I’m doing it a lot at the moment because of the big writing project.

It’s funny really because, every Friday, I stand up on my hind legs and remind people that to stay in a balanced frame of mind, to not be swept away twenty times a day on a great swell of emotions, what they really must do is… stay in the present moment.

It’s not esoteric flim flam either. A massive study conducted by some American scientists showed that mind wandering is bad for our happiness and, perhaps surprisingly, that it is equally bad for our happiness whether our mind wandering is pleasant, or not.

So, I say, ‘be mindful’

By which I mean be mindful of where your mind wanders off to. Apparently the average amount of time for the mind to not be where the body is at is a whopping 47%. Now, I accept allowing the mind to drift forwards to future events may create excitement and anticipation certainly ( after all, isn’t the shenanigan that is Christmas predicated on this likelihood?), but be mindful that projecting oneself forwards can also cause anxiety.

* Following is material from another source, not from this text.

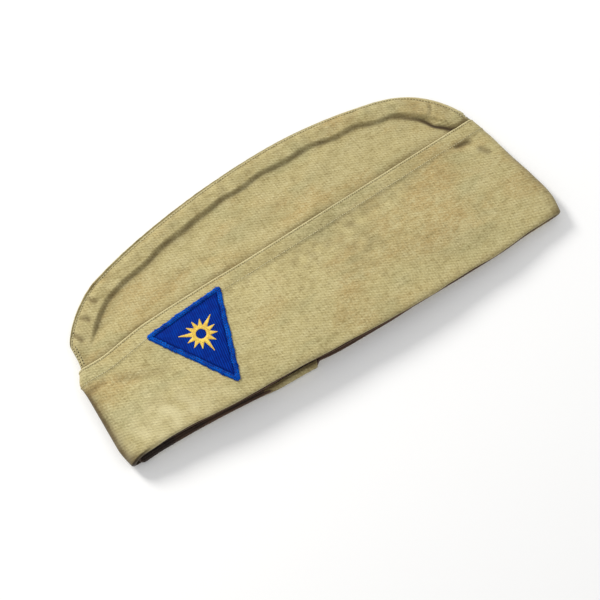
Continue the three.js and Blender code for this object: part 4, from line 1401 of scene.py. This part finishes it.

Mind travel in reverse, well that can be pleasant too: happy memories and self-indulgent nostalgia over an eggnog whilst listening to George Michael crooning about Last Christmas… But often – often, often, often, mind wandering backwards leads to sadness and regret.

Yes. The evidence is out there. To be happy, stay in the present moment. So why, why, why is the past so much more interesting than what the hell is going on in my living room right now? And why do I look forward to getting home from work and throwing myself headlong into 1919?